Cement and steel account for 15-20 per cent of India’s emissions, according to Kashyap’s most recent research, and are more than 90 per cent dependent on fossil fuels. A German government-funded study in 2020 projected that India’s steel and cement sectors will “surpass the climate impact of the electricity sector” as demand for the materials rises with infrastructure development.
Currently, Indian steel and cement making both depend on coal — the country’s main domestic source of non-renewable energy. But India’s cement industry compares favourably on emissions with peers such as China, thanks to an industry-wide energy efficiency drive: its total emissions per tonne of production are about 15 per cent lower than its Asian rival, according to the IEA.
Even so, experts say that, if India is to curb cement and steel-related emissions, it will eventually need to replace coal-generated energy with cleaner, renewable alternatives, use less emissions intensive processes, and introduce carbon capture technologies. Obligatory carbon trading will also be crucial in driving these changes, they add.
Under the Bureau of Energy Efficiency, India has successfully used a market-based scheme to encourage companies to bring down their energy use. It also now has the option of introducing compulsory carbon trading, after an amendment to its Energy Conservation Act last year empowered the government to issue carbon credits.
However, policymakers appear reluctant to go so far. “What’s being talked about is a voluntary carbon market,” says Kumar. “Good carbon markets really are compliance markets . . . When you get the regulations, [and] the decarbonisation targets to industry, that is when you will have a fully functional domestic carbon market.”
Meanwhile, the steel industry’s coal-fired blast furnaces are at particular risk of becoming stranded assets.
This could be avoided by retrofitting carbon capture technology, says Atanu Mukherjee, chief executive at MN Dastur & Co, a Kolkata-based engineering group.
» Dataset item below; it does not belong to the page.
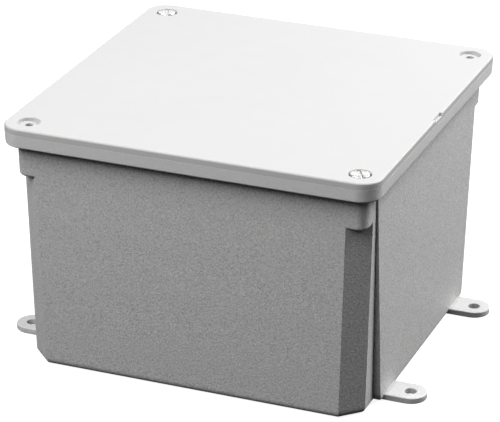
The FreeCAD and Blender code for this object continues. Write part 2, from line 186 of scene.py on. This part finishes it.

Dastur worked with the Indian government to publish a carbon capture, utilisation and storage policy framework last year.
There are plenty more hurdles to overcome, though. Solar-powered hydrogen production, while promising in terms of energy density and emissions, is a long way off being economically viable for use at scale. Similarly, carbon capture technologies are expensive and unproven at scale.
Many governments have offered industry grants and subsidies. In the US, for example, President Joe Biden’s Inflation Reduction Act offers tax credits for clean hydrogen and carbon capture, both of which could benefit steelmakers. Yet India’s industrialists complain that they do not have the same support, and the government has not given deadlines for hitting emissions-related targets.
“Right now, there is no incentive for us to do [carbon capture]”, says Sajjan Jindal, managing director of JSW Steel, one of India’s biggest private sector steelmakers. While his companies’ investments in increasing energy efficiency bring down costs and boost returns, carbon capture is “very expensive, so it’s not so simple”.
“It will depend on the government’s policy,” Jindal says. “[If it were] to say, ‘OK, you have to stop it by this time, otherwise you will not be allowed to operate the business,’ for example, that would force us to do it, no matter what the cost.”
Regulations in India’s steel export markets may force the issue. The EU’s flagship carbon border adjustment mechanism, for example, which will start being phased in from October, is an import levy intended to discourage emissions-intensive manufacturers shifting production to countries with looser climate regulations — so-called “carbon leakage”.
“If we want to export into Europe, they will tax us because our steel is not green steel,” says Jindal, arguing that this is “unfair” under World Trade Organization norms.
“Our government does not give us any grants,” he notes. “In Germany, in Spain, in France, huge monies have been given to steel companies.”